Tutti i membri della casa di produzione Asylum sono stati fantastici. Inoltre, recitare al fianco di attori con maggiore esperienza, quali Ian Ziering, Tara Reid e la sopramenzionata Bai Ling, se da un lato ha rappresentato una sfida, dall’altro è stato molto istruttivo.

Infine, è impossibile tralasciare l’ottimo lavoro svolto dal giovane regista, Anthony C. Ferrante, che mi ha sempre incoraggiata e messa a mio agio in ogni situazione.

Qual è stata la tua più grande delusione professionale?

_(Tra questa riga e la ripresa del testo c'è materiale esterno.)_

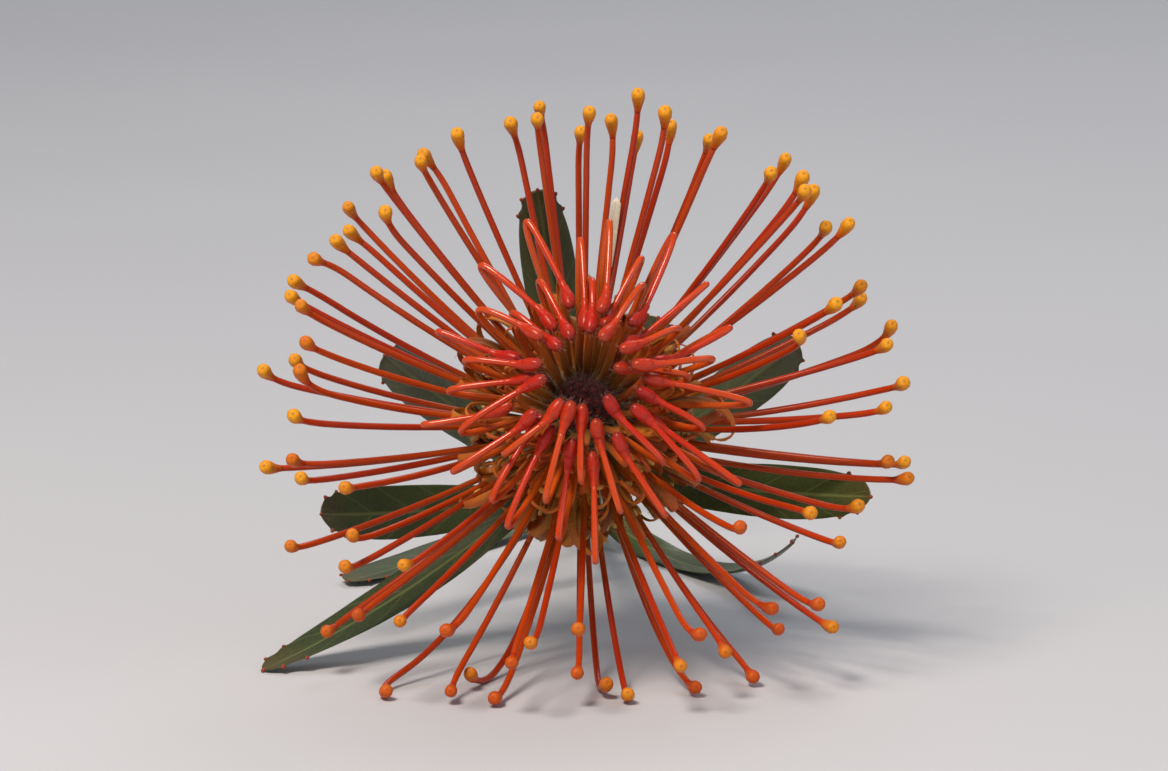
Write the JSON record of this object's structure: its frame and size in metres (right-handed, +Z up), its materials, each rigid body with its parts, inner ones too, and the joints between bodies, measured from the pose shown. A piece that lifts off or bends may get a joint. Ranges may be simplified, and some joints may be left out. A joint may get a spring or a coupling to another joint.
{
  "type": "pincushion protea flower",
  "caption": "Cut pincushion protea flower lying on its side: a head of wiry styles with pollen knobs and looped inner florets, on a short leafy stem.",
  "frame": {"origin": "middle of the bounding box's underside, on the surface that the flower lies on", "axes": "-Y is the side that the flower faces, +Y runs along the stem to its cut end, +X is to the right of the face, +Z is up"},
  "size_m": [0.122, 0.241, 0.1073],
  "materials": {
    "floret": "waxy, glossy orange-red styles with yellow-orange knobs",
    "buds": "woolly, dull purple-brown",
    "bracts": "downy, dull, green-brown with reddish tips",
    "stem": "downy green-brown bark, pale cut end",
    "leaf": "leathery dark green, satin, with a paler midrib"
  },
  "bodies": {
    "root": {"floret_01": "floret", "floret_02": "floret", "floret_03": "floret", "floret_04": "floret", "floret_05": "floret", "floret_06": "floret", "floret_07": "floret", "floret_08": "floret", "floret_09": "floret", "floret_10": "floret", "floret_11": "floret", "floret_12": "floret", "floret_13": "floret", "floret_14": "floret", "floret_15": "floret", "floret_16": "floret", "floret_17": "floret", "floret_18": "floret", "floret_19": "floret", "floret_20": "floret", "floret_21": "floret", "floret_22": "floret", "floret_23": "floret", "floret_24": "floret", "floret_25": "floret", "floret_26": "floret", "floret_27": "floret", "floret_28": "floret", "floret_29": "floret", "floret_30": "floret", "floret_31": "floret", "floret_32": "floret", "floret_33": "floret", "floret_34": "floret", "floret_row_01": "floret", "floret_row_02": "floret", "floret_row_03": "floret", "floret_row_04": "floret", "floret_row_05": "floret", "floret_row_06": "floret", "floret_row_07": "floret", "floret_row_08": "floret", "floret_row_09": "floret", "floret_row_10": "floret", "floret_row_11": "floret", "floret_row_12": "floret", "floret_row_13": "floret", "centre_buds": "buds", "upper_bracts": "bracts", "lower_bracts": "bracts", "stem": "stem", "leaf_01": "leaf", "leaf_02": "leaf", "leaf_03": "leaf", "leaf_04": "leaf", "leaf_05": "leaf", "leaf_06": "leaf", "leaf_07": "leaf", "leaf_08": "leaf", "leaf_09": "leaf"}
  },
  "joints": []
}
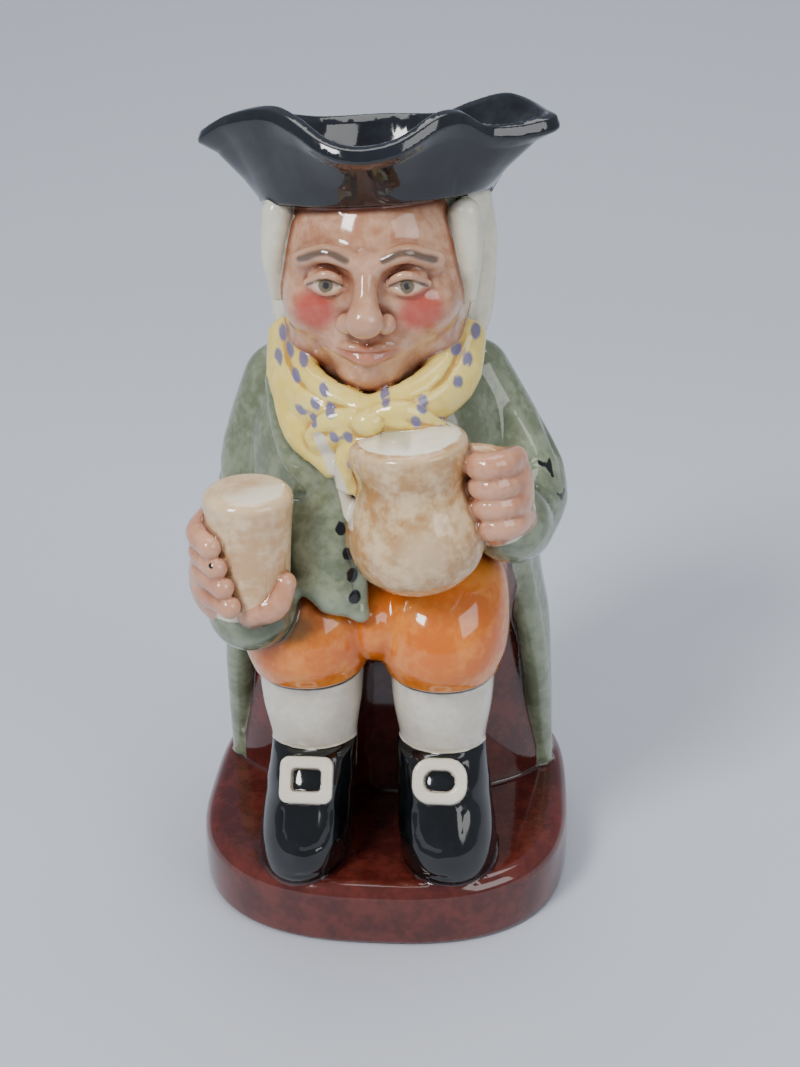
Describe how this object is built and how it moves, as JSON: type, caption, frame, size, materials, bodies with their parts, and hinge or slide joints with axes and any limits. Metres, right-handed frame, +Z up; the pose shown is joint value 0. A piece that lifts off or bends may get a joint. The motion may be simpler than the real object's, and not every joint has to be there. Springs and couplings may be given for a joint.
{
  "type": "toby jug",
  "caption": "Hollow glazed earthenware jug shaped as a seated man in a cocked hat with a beaker and an ale jug; the hat is the mouth and a loop handle is behind.",
  "frame": {"origin": "middle of the plinth's flat underside", "axes": "+Z up through the hat's mouth, -Y the way the figure faces, +X to the right of someone who looks at its face; the handle is on +Y"},
  "size_m": [0.1128, 0.1293, 0.2339],
  "materials": {
    "painted_glaze": "hand-painted underglaze colours in areas: black hat and shoes, sage-green coat, orange breeches, yellow spotted neckerchief, tan jugs, flesh hands and face, cream hair and stockings, dark red-brown chair and plinth, all under one clear glossy glaze"
  },
  "bodies": {
    "root": {"toby_jug": "painted_glaze"}
  },
  "joints": []
}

Credo che far parte di una minoranza a Hollywood non sia affatto semplice. Sono consapevole che ultimamente sono stati fatti più sforzi per aumentare l’inclusione, ma resta ancora molto da fare in tal senso.

Si spera che gli studios cinematografici, i network televisivi, nonché le case di produzione indipendenti, aprano le loro porte, in particolare, ad una comunità sottorappresentata quale quella asiatica (o asioamericana), anche sulla scia del recente e inaspettato successo al botteghino del film Crazy Rich Asians (che presentava cast asioamericano al cento per cento, NdR).

Dare voce a culture e modi di pensare diversi può costituire una risorsa inestimabile per Hollywood.

Vorrei dare il mio contributo, portando nuovo colore all’industria dello spettacolo.

Qual è stata invece la tua maggiore soddisfazione professionale?

Mi piace continuare ad apprendere e a crescere, e credo che uno dei nostri segni distintivi, in qualità di esseri umani, sia la capacità di migliorarci sempre.

Di sicuro, mi sento pienamente realizzata professionalmente quando ho modo di lavorare con persone di talento e spero di avere ancora tante occasioni di questo tipo.

In conclusione, c’è un cineasta in particolare con il quale vorresti lavorare?

Ve ne sono molteplici, tra questi: Terrence Malick, di cui apprezzo molto la visione poetica, la profondità filosofica e lo stile espressivo astratto, James Cameron, Spike Jonze, Guillermo del Toro, Richard Linklater; e, infine, mi piacerebbe lavorare con delle registe.